# START OF SOURCE DATA

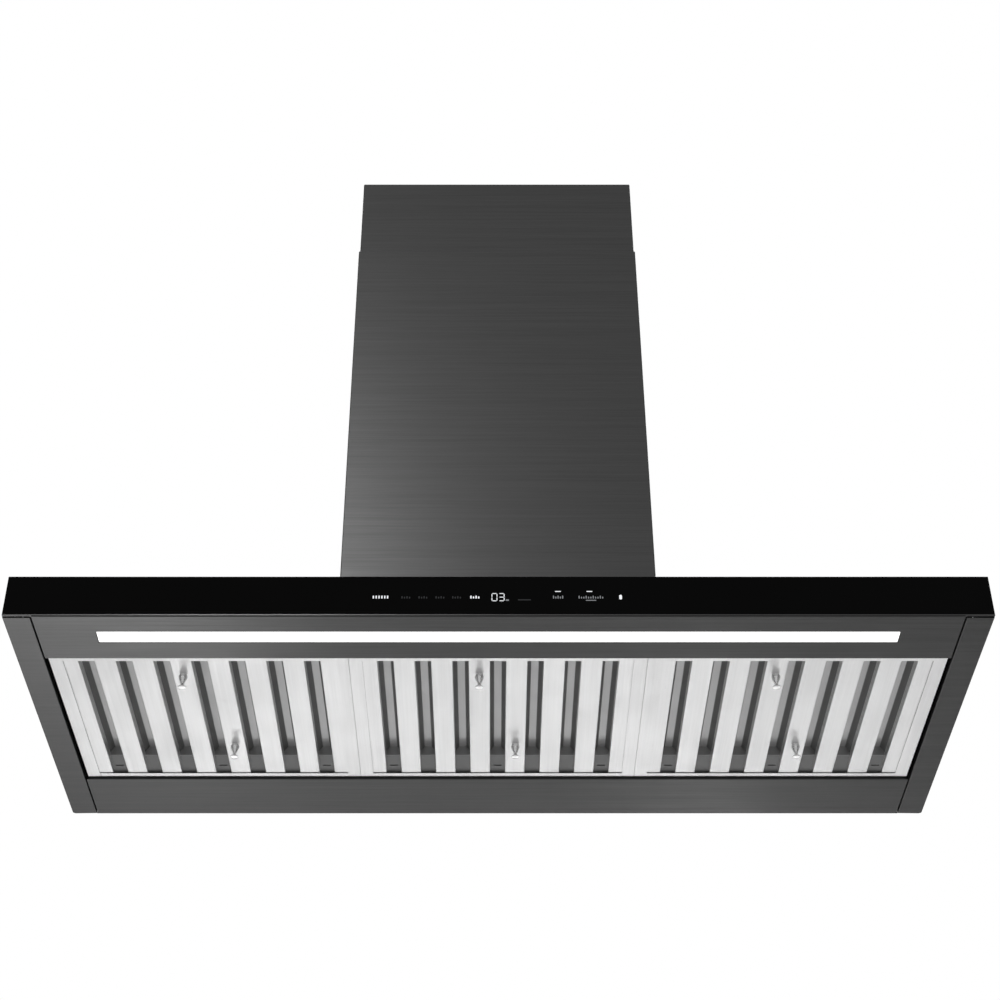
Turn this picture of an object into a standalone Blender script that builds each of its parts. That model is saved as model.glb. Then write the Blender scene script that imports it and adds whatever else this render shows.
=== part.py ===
"""Island range hood: telescoping chimney, slab canopy, three baffle filters, blower and controls.

Frame: metres, +Z up, -Y towards the front, origin at the centre of the ceiling plane.
"""
import math

import bmesh
import bpy
from mathutils import Vector

# Driving dimensions, in metres.
CANOPY_WIDTH = 1.216
CANOPY_DEPTH = 0.508
CANOPY_HEIGHT = 0.059
UNDERSIDE_DROP = 0.870          # ceiling to the canopy's underside
LOWER_COVER_WIDTH = 0.413
LOWER_COVER_DEPTH = 0.302
LOWER_COVER_TOP = -0.146
UPPER_COVER_LENGTH = 0.520
COVER_RUNNING_GAP = 0.0006      # between the two chimney covers, each side
FILTER_WIDTH = 0.3790
FILTER_DEPTH = 0.3062
FILTER_THICKNESS = 0.0255
FILTER_PITCH = 0.3797
FILTER_RECESS = 0.003           # filters sit this far above the underside
FILTER_TRAVEL_GAP = 0.002       # front lip to filter
SLOT_PITCH = 0.0478
SLOT_WIDTH = 0.0202
SLOT_COUNT = 7
LED_LENGTH = 0.996
LED_WIDTH = 0.0233
DUCT_RADIUS = 0.0995            # outside of the 200 mm duct collar
IMPELLER_RADIUS = 0.072
KNOB_HEIGHT = 0.020
LATCH_TRAVEL = 0.008

# Sheet, plate and fit.
PANEL_SHEET = 0.0008
COVER_SHEET = 0.0012
POST_SHEET = 0.002
GLASS_THICKNESS = 0.004
GAP = 0.0003                    # left between pieces that touch
OVERRUN = 0.01                  # how far a cutter reaches past what it cuts

# Where the bottom panels lie, measured back from the canopy's front face.
FRONT_PANEL_START = 0.0012
FRONT_PANEL_END = 0.0966
LED_SLOT_START = 0.0359
REAR_PANEL_START = 0.4085
FRONT_KNOB_SETBACK = 0.140
REAR_KNOB_SETBACK = 0.318

# Bottom rails and folds.
RAIL_WIDTH = 0.034
RAIL_CORNER = 0.005
RAIL_LIP_HEIGHT = 0.012
RAIL_LIP_SETBACK = 0.004        # the rail's lip stops this far before the rear face
PANEL_SEAM = 0.002
DECK_CORNER = 0.0044            # cut off the deck's rear corners for the rails' bends
LIP_HEIGHT = 0.024
GLASS_LIFT = 0.0033             # glass edge above the underside
TRIM_LIFT = 0.0014
TRIM_THICKNESS = 0.0015

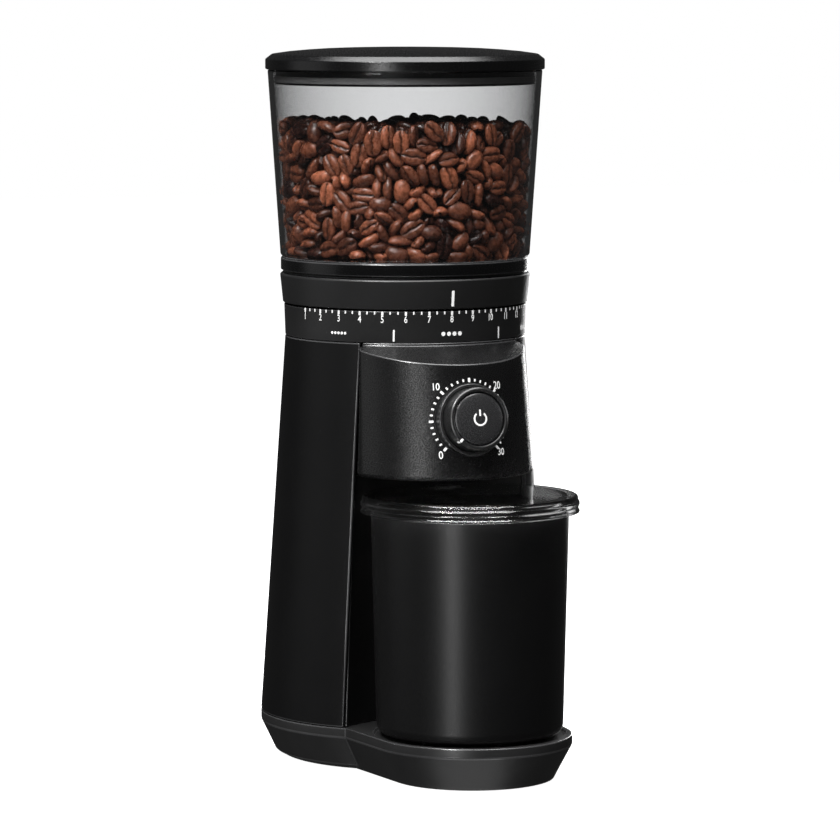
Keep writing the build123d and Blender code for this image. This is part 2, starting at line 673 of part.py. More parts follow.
with BuildPart() as control_board:
    control_plane = Plane(origin=(0, AXIS_Y - 73.5, 202), x_dir=(1, 0, 0), z_dir=(0, -1, 0))
    with BuildSketch(control_plane):
        Rectangle(46, 42)
        with GridLocations(40, 36, 2, 2):
            Circle(SCREW_R, mode=Mode.SUBTRACT)
    extrude(amount=1.6)
finish(control_board, "control_board")

with BuildPart() as cord_gland:
    with BuildSketch(gland_plane):
        Circle(GLAND_R)
        Circle(3.5, mode=Mode.SUBTRACT)
    extrude(amount=8.0)
finish(cord_gland, "cord_gland")

# ---------------------------------------------------------------- timer dial and start button
with BuildPart() as dial_bezel:
    with BuildSketch(dial_plane.offset(-8)):
        Circle(BEZEL_R)
    extrude(amount=10.3)
    with BuildSketch(dial_plane.offset(-5)):
        Circle(BEZEL_R - 1.7)
    extrude(amount=10, mode=Mode.SUBTRACT)
    with BuildSketch(dial_plane.offset(-6)):
        Circle(GUIDE_R)
    extrude(amount=10)
    with BuildSketch(dial_plane.offset(-9)):
        Circle(7.0)
    extrude(amount=20, mode=Mode.SUBTRACT)
finish(dial_bezel, "dial_bezel")

with BuildPart() as timer_dial:
    with BuildSketch(dial_plane.offset(-4)):
        Circle(DIAL_R + 0.4)
        Circle(BUTTON_R + 0.4, mode=Mode.SUBTRACT)
    extrude(amount=DIAL_FRONT + 4, taper=1.4)
    with BuildSketch(dial_plane.offset(-4)):
        Circle(BUTTON_R + 1)
        Circle(GUIDE_R + 0.06, mode=Mode.SUBTRACT)
    extrude(amount=4)
finish(timer_dial, "timer_dial")

with BuildPart() as start_button:
    with BuildSketch(dial_plane.offset(9.4)):
        Circle(BUTTON_R)
    extrude(amount=2.6)
    dome_plane = dial_plane.offset(12.0)
    with BuildSketch(dome_plane):
        Circle(BUTTON_R)
    extrude(amount=1.1, taper=55)
    with BuildSketch(dial_plane.offset(-6)):
        Circle(6.93)
    extrude(amount=16)
finish(start_button, "start_button")

# The coil is drawn at its pressed length, so it never meets the button.
SPRING_WIRE_R = 0.5
with BuildPart() as button_spring:
    for coil in range(3):
        with BuildSketch(dial_plane.offset(4.05 + 1.1 * coil)):
            Circle(7.9 + SPRING_WIRE_R)
            Circle(7.9 - SPRING_WIRE_R, mode=Mode.SUBTRACT)
        extrude(amount=1.0)
    with BuildSketch(dial_plane.offset(4.1)):
        with Locations((7.9, 0)):
            Circle(SPRING_WIRE_R)
    extrude(amount=3.1)
finish(button_spring, "button_spring")

with BuildPart() as timer_switch:
    with BuildSketch(dial_plane.offset(-8.2)):
        Circle(10)
    extrude(amount=-7)
finish(timer_switch, "timer_switch")

# ---------------------------------------------------------------- collar and hopper
with BuildPart() as grind_collar:
    collar_profile = [
        (62, COLLAR_BOTTOM),
        (COLLAR_BOTTOM_R, COLLAR_BOTTOM),
        (COLLAR_TOP_R, COLLAR_TOP - 0.6),
        (COLLAR_TOP_R - 0.6, COLLAR_TOP),
        (64, COLLAR_TOP),
        (64, 270),
        (47, 270),
        (SLEEVE_R, 269),
        (SLEEVE_R, 250.5),
        (47, 250.5),
        (47, 266.5),
        (62, 266.5),
    ]
    turn(collar_profile)
finish(grind_collar, "grind_collar")

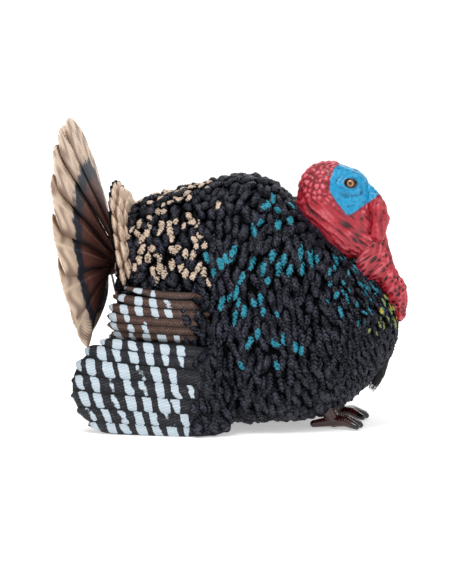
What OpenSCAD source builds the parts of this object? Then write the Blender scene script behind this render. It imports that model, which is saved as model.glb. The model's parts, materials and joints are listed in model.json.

# END OF SOURCE DATA

WHAT IS EXPECTED: Only the lines from the beginning of the material to the line containing "from mathutils import Vector" should be echoed, verbatim and in full.

ANSWER TO THE TASK:
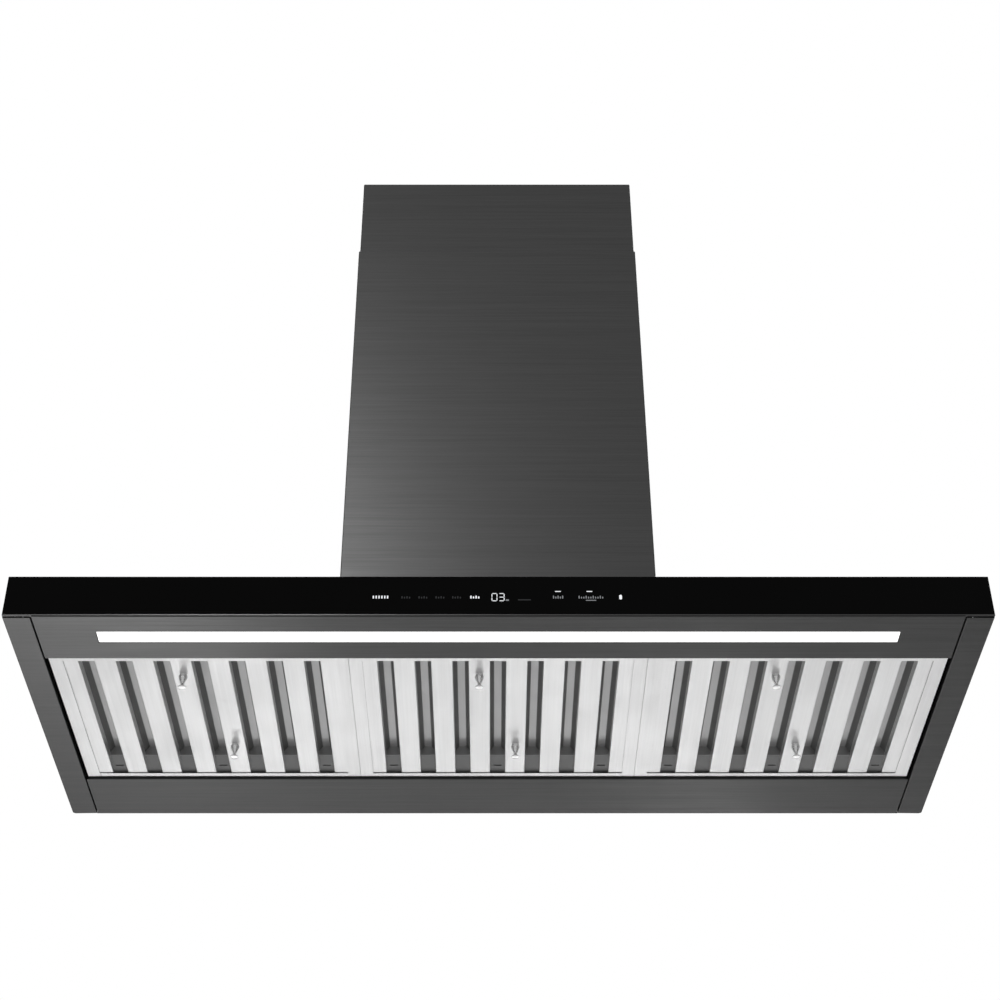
Turn this picture of an object into a standalone Blender script that builds each of its parts. That model is saved as model.glb. Then write the Blender scene script that imports it and adds whatever else this render shows.
=== part.py ===
"""Island range hood: telescoping chimney, slab canopy, three baffle filters, blower and controls.

Frame: metres, +Z up, -Y towards the front, origin at the centre of the ceiling plane.
"""
import math

import bmesh
import bpy
from mathutils import Vector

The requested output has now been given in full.